* _STATED EXERCISE_
Copy exactly the lines from the one containing "the full radius" to the one containing "obj.matrix_parent_inverse = Matrix.Identity(4)", both lines included, and nothing else.

* _EXERCISE MATERIAL_
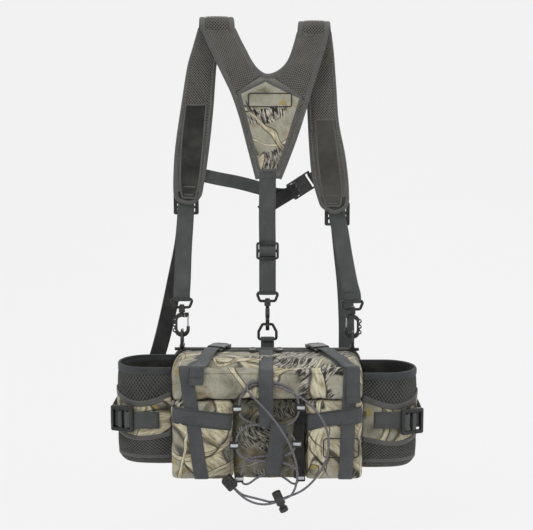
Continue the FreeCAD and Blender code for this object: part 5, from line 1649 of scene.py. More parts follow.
            foot = [Vector((bar.x, -3.1 * MM, 66.5 * MM)), Vector((bar.x, -3.0 * MM, 76 * MM)),
                    bar + Vector((0, 2.6 * MM, -1.0 * MM))]
            tab = ribbon(f"buckle_tab_foot_{side}", smooth(foot, 5), RIGHTWARD, 19 * MM)
            finish_piece(tab, GREY_WEB)

    def build(self) -> None:
        """Make every strap and tab of the bag."""
        self.lid_strap("left", (-76.0, -30.0, 85.7), -115.0, -94.0, -99.0, 58.0)
        self.lid_strap("right", (81.0, -30.0, 85.7), 120.0, 114.0, 123.0, 31.0)
        self.centre()
        self.across()
        self.tabs()
        for node in ("lid_buckle_females", "lid_buckle_male_left", "lid_buckle_male_right"):
            paint(node, BLACK_PLASTIC)
        for side in ("left", "right", "centre"):
            paint("d_ring_" + side, BLACK_PLASTIC)


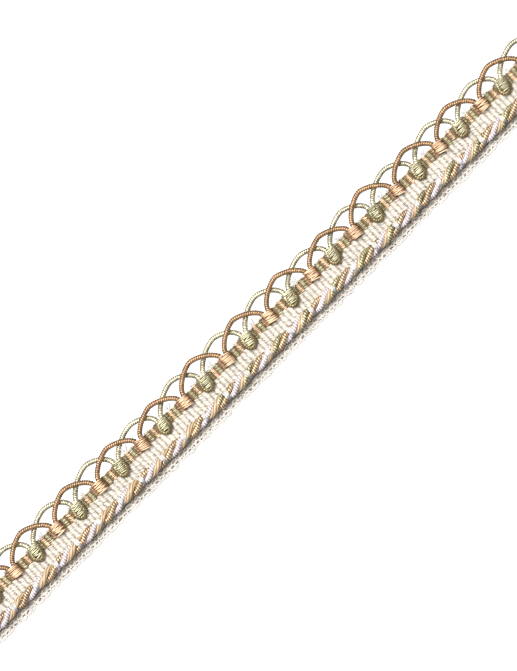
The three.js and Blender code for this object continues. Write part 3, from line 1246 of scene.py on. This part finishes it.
# Floor
# A plain pale board under the trim, which isn't part of it. The camera sees it as even white, and the trim
# gets as much light back from it as from a grey one.

FLOOR_HALF = 1.2
FLOOR_Z = -0.2 * MM
FLOOR_GREY = 0.16
FLOOR_GLOW = 1.2

floor_mesh = bpy.data.meshes.new("floor")
corners = [(x * FLOOR_HALF, y * FLOOR_HALF, FLOOR_Z) for x, y in ((-1, -1), (1, -1), (1, 1), (-1, 1))]
floor_mesh.from_pydata(corners, [], [(0, 1, 2, 3)])
floor = bpy.data.objects.new("floor", floor_mesh)
bpy.context.scene.collection.objects.link(floor)
board = bpy.data.materials.new("pale board")
board.use_nodes = True
board_shader = board.node_tree.nodes["Principled BSDF"]
board_shader.inputs["Base Color"].default_value = (FLOOR_GREY, FLOOR_GREY, FLOOR_GREY, 1)
board_shader.inputs["Roughness"].default_value = 0.9
board_shader.inputs["Emission Color"].default_value = (1, 1, 1, 1)
seen = place(board.node_tree, "ShaderNodeLightPath").outputs["Is Camera Ray"]
glow = calc(board.node_tree, "MULTIPLY", seen, FLOOR_GLOW)
board.node_tree.links.new(result(glow), board_shader.inputs["Emission Strength"])
floor_mesh.materials.append(board)

# Light
# One high, slightly soft key from beyond the loops, and an even pale surround. The Standard view keeps the
# ground white.

KEY_STRENGTH = 4.6
KEY_SOFTNESS = math.radians(24)
KEY_HEIGHT = math.radians(62)
KEY_TURN = math.radians(25)
SURROUND_STRENGTH = 0.6

key = bpy.data.lights.new("key", "SUN")
key.energy = KEY_STRENGTH
key.angle = KEY_SOFTNESS
key_lamp = bpy.data.objects.new("key", key)
bpy.context.scene.collection.objects.link(key_lamp)
key_lamp.rotation_euler = (KEY_HEIGHT - math.pi / 2, 0, KEY_TURN)

world = bpy.data.worlds.new("surround")
bpy.context.scene.world = world
world.use_nodes = True
surround = world.node_tree.nodes["Background"]
surround.inputs["Color"].default_value = (1, 1, 1, 1)
surround.inputs["Strength"].default_value = SURROUND_STRENGTH
bpy.context.scene.view_settings.view_transform = "Standard"

# Camera
# Straight above the trim, which crosses the picture corner to corner, and so far away that its levels
# don't shift against each other.

VIEW_CENTRE = (-1.6 * MM, 0.33 * MM)
VIEW_DISTANCE = 1.5
VIEW_TALL = 246 * MM
VIEW_TURN = math.radians(-45)
SENSOR = 36.0

camera = bpy.data.cameras.new("camera")
camera.sensor_width = SENSOR
camera.lens = SENSOR * VIEW_DISTANCE / VIEW_TALL
camera.clip_end = 10
camera_object = bpy.data.objects.new("camera", camera)
bpy.context.scene.collection.objects.link(camera_object)
camera_object.location = (*VIEW_CENTRE, VIEW_DISTANCE + CORD_Z)
camera_object.rotation_euler = (0, 0, VIEW_TURN)
bpy.context.scene.camera = camera_object
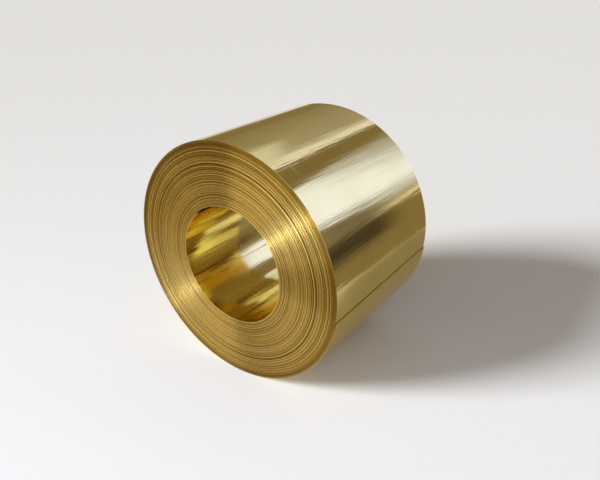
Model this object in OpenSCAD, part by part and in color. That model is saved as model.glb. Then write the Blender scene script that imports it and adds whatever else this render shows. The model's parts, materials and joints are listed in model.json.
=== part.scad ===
// Coil of brass strip: one long strip wound flat on itself around an open bore.
// The coil lies on its side with its bore level. Millimetres, +Z up, the front end faces -Y.
// The origin is in the middle of the bore. Angles run anticlockwise from +X, seen from the front.

/* [Strip] */
// Width of the strip, which is the length of the coil along its bore
strip_w = 220; // [60:1:400]
// Thickness of the strip
strip_t = 1; // [0.6:0.1:3]
// Chamfer that stands for the rounding on each slit edge of the strip
slit_chamfer = 0.2; // [0.05:0.05:0.25]

/* [Winding] */
// Inside diameter of the innermost turn
bore_d = 152; // [80:1:500]
// Number of turns wound on each other
turns = 81; // [10:1:120]
// Most that a turn sits sideways of the middle, towards either end
stagger = 0.4; // [0:0.1:1]
// Angle that the slow sideways drift moves on with each turn
slow_drift_step = 47; // [10:1:80]
// Angle that the quick sideways drift moves on with each turn
quick_drift_step = 101; // [81:1:170]

/* [Free ends] */
// Place of the outer free end, where the last turn stops
outer_end_angle = -6.5; // [-180:0.5:180]
// Place of the inner free end, where the first turn starts
inner_end_angle = 130; // [-180:0.5:180]
// Arc over which the step beside a free end runs out
runout_arc = 60; // [45:5:80]

/* [Hidden] */
$fn = 180;

// Radii of the bore and of the outside
bore_r = bore_d / 2;
outer_r = bore_r + turns * strip_t;
// The step beside a free end is one strip thickness deep. It runs out to nothing over the arc,
// because the round cut that makes it has its centre this far to one side.
runout_shift = strip_t / (1 - cos(runout_arc));
runout_dr = runout_shift * cos(runout_arc);
// The cuts reach past the coil, and past the arc that they need
cut_w = strip_w + 4 * stagger + 20;
cut_reach = 2 * outer_r;
cut_arc = runout_arc + 10;

// Sideways place of a turn: a slow and a quick drift together, held between two flat stops,
// so that the turns that reach a stop are flush with each other
function drift(i) = 0.8 * sin(i * slow_drift_step) + 0.7 * sin(i * quick_drift_step);
function turn_shift(i) = stagger * max(-1, min(1, drift(i)));

// Inner radius of a turn, counted from 0 at the bore
function turn_r(i) = bore_r + i * strip_t;
// Height of the front and of the back edge of a turn
function front_h(i) = turn_shift(i) + strip_w / 2;
function back_h(i) = turn_shift(i) - strip_w / 2;

// Front end from the bore out: each turn is a flat land between two chamfers
front_line = [for (i = [0:turns - 1]) each [
    [turn_r(i), (i == 0 ? front_h(0) : min(front_h(i - 1), front_h(i))) - slit_chamfer],
    [turn_r(i) + slit_chamfer, front_h(i)],
    [turn_r(i + 1) - slit_chamfer, front_h(i)]
]];
// Back end from the outside in
back_line = [for (i = [turns - 1:-1:0]) each [
    [turn_r(i + 1) - slit_chamfer, back_h(i)],
    [turn_r(i) + slit_chamfer, back_h(i)],
    [turn_r(i), (i == 0 ? back_h(0) : max(back_h(i - 1), back_h(i))) + slit_chamfer]
]];
outside_line = [
    [outer_r, front_h(turns - 1) - slit_chamfer],
    [outer_r, back_h(turns - 1) + slit_chamfer]
];

// Wedge from the bore's axis outwards, between two angles
module wedge(from, to) {
    linear_extrude(height = cut_w, center = true)
        polygon([
            [0, 0],
            cut_reach * [cos(from), sin(from)],
            cut_reach * [cos(to), sin(to)]
        ]);
}

// Cylinder along the bore, with its centre moved towards an angle
module round_cut(radius, shift, angle) {
    translate(shift * [cos(angle), sin(angle), 0])
        cylinder(r = radius, h = cut_w + 2, center = true);
}

// All the turns as one turned solid, with its axis upright and its front end up
module wound_turns() {
    rotate_extrude()
        polygon(concat(front_line, outside_line, back_line));
}

// The last turn stops here, so the outside steps down and then runs out to the full radius
module outer_end_step() {
    difference() {
        wedge(outer_end_angle, outer_end_angle + cut_arc);
        round_cut(outer_r + runout_dr, -runout_shift, outer_end_angle);
    }
}

// The first turn starts here, so the bore steps out and then runs back to its own radius
module inner_end_step() {
    intersection() {
        wedge(inner_end_angle - cut_arc, inner_end_angle);
        round_cut(bore_r - runout_dr, runout_shift, inner_end_angle);
    }
}

// The strip wound into its coil, laid on its side
module strip_coil() {
    color([0.80, 0.63, 0.28])
        rotate([90, 0, 0])
            difference() {
                wound_turns();
                outer_end_step();
                inner_end_step();
            }
}

strip_coil();
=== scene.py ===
import json
import math
import bpy
import numpy as np
from mathutils import Matrix, Vector


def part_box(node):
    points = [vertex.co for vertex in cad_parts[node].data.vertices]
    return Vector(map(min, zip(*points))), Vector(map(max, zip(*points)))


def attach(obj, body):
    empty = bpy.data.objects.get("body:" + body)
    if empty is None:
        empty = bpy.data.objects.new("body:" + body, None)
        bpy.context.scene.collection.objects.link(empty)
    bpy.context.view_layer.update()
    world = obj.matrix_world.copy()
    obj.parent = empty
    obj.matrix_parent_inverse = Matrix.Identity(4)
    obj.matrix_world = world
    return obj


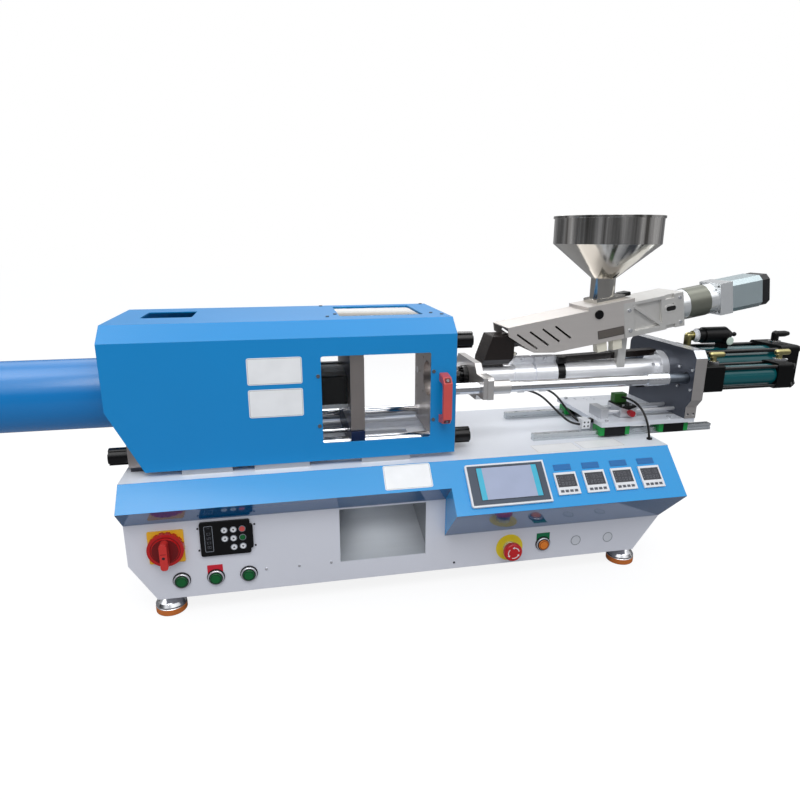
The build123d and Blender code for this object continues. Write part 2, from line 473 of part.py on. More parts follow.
# --------------------------------------------------------------------- barrel
br = fuse(cx(AX_Y, AX_Z, 22.8, FPX[1], 900), cx(AX_Y, AX_Z, 24.5, 896, 1134), cx(AX_Y, AX_Z, 43, 1132, RPX[0]))
br = cut(br, cx(AX_Y, AX_Z, ROD_R + RUN, FPX[1] - 1, RPX[0] + 1), cy(1122, AX_Z + 13, 4.5, 140, AX_Y))
node("barrel", br)
bands = []
for a, b in ((774, 820), (825, 877)):
    r = cut(cx(AX_Y, AX_Z, 29, a, b), cx(AX_Y, AX_Z, 22.8, a - 1, b + 1))
    m = (a + b) / 2 - 2
    # clamp strip along the band: a recessed web under a wider bar, split and screwed
    r = fuse(r, bx(a, b, AX_Y - 10, AX_Y + 10, AX_Z + 22, AX_Z + 34), bx(a, b, AX_Y - 12, AX_Y + 12, AX_Z + 33, AX_Z + 41))
    r = cut(r, bx(a - 1, b + 1, AX_Y - 1.5, AX_Y + 1.5, AX_Z + 31, AX_Z + 42), cy(m, AX_Z + 37, 3, AX_Y - 20, AX_Y + 20),
            bx(m - 5, m + 5, AX_Y - 13, AX_Y - 7, AX_Z + 31, AX_Z + 42))
    r = cut(r, cx(AX_Y, AX_Z, 22.8, a - 1, b + 1))
    bands.append(r)
    bands.append(cy(m, AX_Z + 37, 3, AX_Y - 15, AX_Y + 13))
node("heater_bands", bands)
nz = fuse(cx(AX_Y, AX_Z, 26, 654, FPX[0]), cx(AX_Y, AX_Z, 15.5, 598, 654),
          Pos(591.5, AX_Y, AX_Z) * Rot(0, 90, 0) * Cone(6, 15.5, 13))
nz = cut(nz, cx(AX_Y, AX_Z, 1.6, 580, 612), cx(AX_Y, AX_Z, 8, 612, FPX[0] + 1))
node("nozzle", nz)
nb = [cx(AX_Y + 20.5 * math.cos(math.radians(60 * i + 30)), AX_Z + 20.5 * math.sin(math.radians(60 * i + 30)), 3.6, 648, 654) for i in range(6)]
node("machine_screws", nb)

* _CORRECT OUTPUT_
// The last turn stops here, so the outside steps down and then runs out to the full radius
module outer_end_step() {
    difference() {
        wedge(outer_end_angle, outer_end_angle + cut_arc);
        round_cut(outer_r + runout_dr, -runout_shift, outer_end_angle);
    }
}

// The first turn starts here, so the bore steps out and then runs back to its own radius
module inner_end_step() {
    intersection() {
        wedge(inner_end_angle - cut_arc, inner_end_angle);
        round_cut(bore_r - runout_dr, runout_shift, inner_end_angle);
    }
}

// The strip wound into its coil, laid on its side
module strip_coil() {
    color([0.80, 0.63, 0.28])
        rotate([90, 0, 0])
            difference() {
                wound_turns();
                outer_end_step();
                inner_end_step();
            }
}

strip_coil();
=== scene.py ===
import json
import math
import bpy
import numpy as np
from mathutils import Matrix, Vector


def part_box(node):
    points = [vertex.co for vertex in cad_parts[node].data.vertices]
    return Vector(map(min, zip(*points))), Vector(map(max, zip(*points)))


def attach(obj, body):
    empty = bpy.data.objects.get("body:" + body)
    if empty is None:
        empty = bpy.data.objects.new("body:" + body, None)
        bpy.context.scene.collection.objects.link(empty)
    bpy.context.view_layer.update()
    world = obj.matrix_world.copy()
    obj.parent = empty
    obj.matrix_parent_inverse = Matrix.Identity(4)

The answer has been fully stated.